Isolated or Dynamical? Tracing Black Hole Binary Formation through the Population of Gravitational-Wave Sources

TL;DR

This study models binary black hole populations from isolated and dynamical formation channels, comparing predictions with LIGO-Virgo-KAGRA data to understand their origins and the impact of astrophysical processes.

Contribution

It introduces a comprehensive semi-analytic framework combining multiple formation channels and astrophysical factors to interpret gravitational-wave observations of black hole mergers.

Findings

Merger rate consistent with LVK constraints

Mass and spin distributions match observations

Diverse formation channels influence observable properties

Abstract

The population of binary black hole (BBH) mergers observed by the LIGO-Virgo-KAGRA (LVK) collaboration offers a window into the cosmic evolution of compact binaries and their formation.

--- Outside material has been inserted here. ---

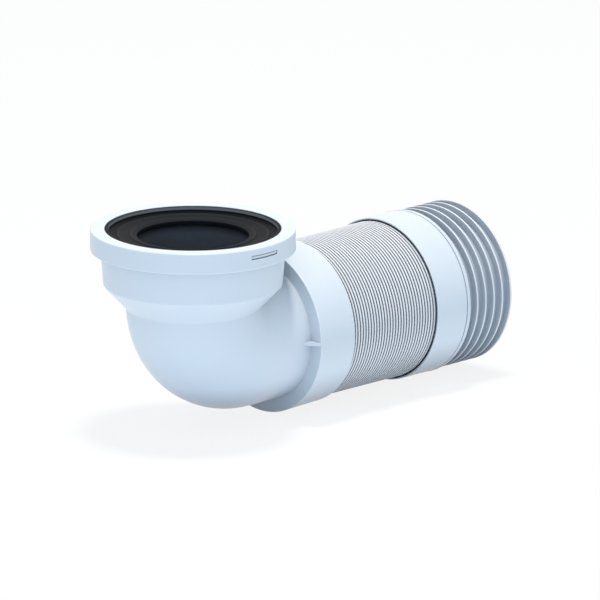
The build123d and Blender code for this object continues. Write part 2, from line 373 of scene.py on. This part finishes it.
def moulded_polypropylene(rgb):
    """Injection-moulded white polypropylene: a soft gloss, a faint orange peel, slow flow in the tone and
    painted shade where it is hemmed in.
    """
    material, tree, output = new_material("injection_moulded_polypropylene")
    place = add_node(tree, "ShaderNodeTexCoord").outputs["Object"]
    tone = darkened(tree, (*rgb, 1), clouds(tree, place, 45 * MM), 0.97)
    # Painted shade: the white darkens where the part or the floor hems it in.
    tone = darkened(tree, tone, openness(tree, PAINTED_SHADE_REACH), 0.6)
    skin = add_node(tree, "ShaderNodeTexNoise", {"Vector": place, "Scale": 1 / (6 * MM), "Detail": 2})
    inputs = {"Value": skin.outputs["Fac"], "To Min": 0.26, "To Max": 0.36}
    gloss = add_node(tree, "ShaderNodeMapRange", inputs)
    peel = add_node(tree, "ShaderNodeTexNoise", {"Vector": place, "Scale": 1 / (1.6 * MM), "Detail": 1})
    bump = add_node(
        tree, "ShaderNodeBump", {"Strength": 0.2, "Distance": 0.03 * MM, "Height": peel.outputs["Fac"]}
    )
    shader = add_node(
        tree,
        "ShaderNodeBsdfPrincipled",
        {
            "Base Color": tone,
            "Roughness": gloss.outputs["Result"],
            "IOR": 1.49,
            "Normal": bump.outputs["Normal"],
            "Subsurface Weight": 0.12,
            "Subsurface Radius": (1, 1, 1),
            "Subsurface Scale": 1.5 * MM,
        },
    )
    tree.links.new(shader.outputs["BSDF"], output.inputs["Surface"])
    return material


def blown_polypropylene(rgb, groove):
    """Thin blown polypropylene: duller than the mouldings, with painted shade in its grooves that lightens as
    they open, and where it is hemmed in.
    """
    material, tree, output = new_material("blown_polypropylene")
    place = add_node(tree, "ShaderNodeTexCoord").outputs["Object"]
    cloud = clouds(tree, place, 20 * MM)
    tone = darkened(tree, (*rgb, 1), cloud, 0.96)
    # Painted shade in the grooves, within a fold's depth.
    tone = darkened(tree, tone, openness(tree, groove), 0)
    # Painted shade where the hose is hemmed in by other parts or the floor.
    tone = darkened(tree, tone, openness(tree, PAINTED_SHADE_REACH), 0.62)
    gloss = add_node(tree, "ShaderNodeMapRange", {"Value": cloud, "To Min": 0.36, "To Max": 0.44})
    shader = add_node(
        tree,
        "ShaderNodeBsdfPrincipled",
        {"Base Color": tone, "Roughness": gloss.outputs["Result"], "IOR": 1.49, "Specular IOR Level": 0.4},
    )
    tree.links.new(shader.outputs["BSDF"], output.inputs["Surface"])
    return material


def moulded_rubber(name, colours, roughness, grain_size, shine):
    """Compression-moulded rubber: matt, with a fine even grain. colours(tree, place) gives its colour."""
    material, tree, output = new_material(name)
    place = add_node(tree, "ShaderNodeTexCoord").outputs["Object"]
    cloud = clouds(tree, place, 14 * MM)
    tone = darkened(tree, colours(tree, place), cloud, 0.88)
    matt = add_node(
        tree, "ShaderNodeMapRange", {"Value": cloud, "To Min": roughness - 0.05, "To Max": roughness + 0.05}
    )
    grain = add_node(tree, "ShaderNodeTexNoise", {"Vector": place, "Scale": 1 / grain_size, "Detail": 2})
    bump = add_node(
        tree, "ShaderNodeBump", {"Strength": 0.35, "Distance": 0.04 * MM, "Height": grain.outputs["Fac"]}
    )
    shader = add_node(
        tree,
        "ShaderNodeBsdfPrincipled",
        {
            "Base Color": tone,
            "Roughness": matt.outputs["Result"],
            "IOR": 1.5,
            "Specular IOR Level": shine,
            "Normal": bump.outputs["Normal"],
        },
    )
    tree.links.new(shader.outputs["BSDF"], output.inputs["Surface"])
    return material


def seen_rays(tree):
    """1 on rays that show a surface: from the camera, a reflection or through glass."""
    rays = add_node(tree, "ShaderNodeLightPath").outputs
    seen = rays["Is Camera Ray"]
    for kind in ("Is Glossy Ray", "Is Transmission Ray"):
        seen = add_node(tree, "ShaderNodeMath", {0: seen, 1: rays[kind]}, operation="MAXIMUM").outputs[0]
    return seen


def white_backdrop(name, rgb, white_share):
    """Pale matt floor that the camera sees as almost pure white, and the part as a tinted board."""
    material, tree, output = new_material(name)
    seen = seen_rays(tree)
    board = add_node(tree, "ShaderNodeBsdfDiffuse", {"Color": (*rgb, 1)})
    pale = add_node(tree, "ShaderNodeBsdfDiffuse", {"Color": (0.9, 0.9, 0.9, 1)})
    white = add_node(tree, "ShaderNodeEmission", {"Color": (1, 1, 1, 1), "Strength": 1})
    lit = add_node(tree, "ShaderNodeMixShader", {0: white_share, 1: pale.outputs[0], 2: white.outputs[0]})
    mix = add_node(tree, "ShaderNodeMixShader", {0: seen, 1: board.outputs[0], 2: lit.outputs[0]})
    tree.links.new(mix.outputs[0], output.inputs["Surface"])
    return material


class PANCONNECTOR_OT_mouldings(Operator):
    """Finish the elbow body, the retaining ring and the outlet spigot"""

    bl_idname = "panconnector.mouldings"
    bl_label = "White mouldings"

    def execute(self, context):
        finish = context.scene.pan_connector_finish
        plastic = moulded_polypropylene(finish.polypropylene)
        for node in ("elbow_body", "retaining_ring", "outlet_spigot"):
            dress(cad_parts[node], plastic)
        return {"FINISHED"}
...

We employ the semi-analytic population-synthesis code B-POP to model BBHs assembled through isolated binary evolution and dynamical interactions in young, globular, and nuclear star clusters. Our framework incorporates star formation history, metallicity evolution, and single and binary stellar evolution to quantify their impact on the observable properties of the BBH population and on the relative contribution of distinct formation channels. Our models are characterized by a merger rate, $\mathcal{R} = 17.5-24.1\mathrm{Gpc}^{-3}\mathrm{yr}^{-1}$, broadly consistent with LVK constraints. Moreover, the predicted distributions of primary mass, mass ratio, and effective inspiral spin parameter are compatible with those inferred from current LVK observations. Our primary-mass distribution is dominated by isolated binaries at $m_1 < 20$ M$_\odot$, while dynamically assembled first- and higher-generation mergers dominate at larger masses. As a consequence, the sub-population of mergers with $m_1 > 45$ M$_\odot$ exhibits a nearly flat mass-ratio distribution and distinctive spin properties. We leverage our models to explore how: (i) the fraction of stars in isolated binaries and the fraction of stellar mass bound in clusters regulate the merger rate; (ii) common-envelope physics shapes the primary-mass distribution and its redshift evolution; (iii) the inclusion of stellar-collision products enhances the formation of higher-generation mergers; and (iv) the natal spin distribution influences the effective spin. Using our models to assess possible origins of selected GW events, we illustrate how the complexity of the underlying astrophysical processes can hinder the possibility to draw definitive conclusions.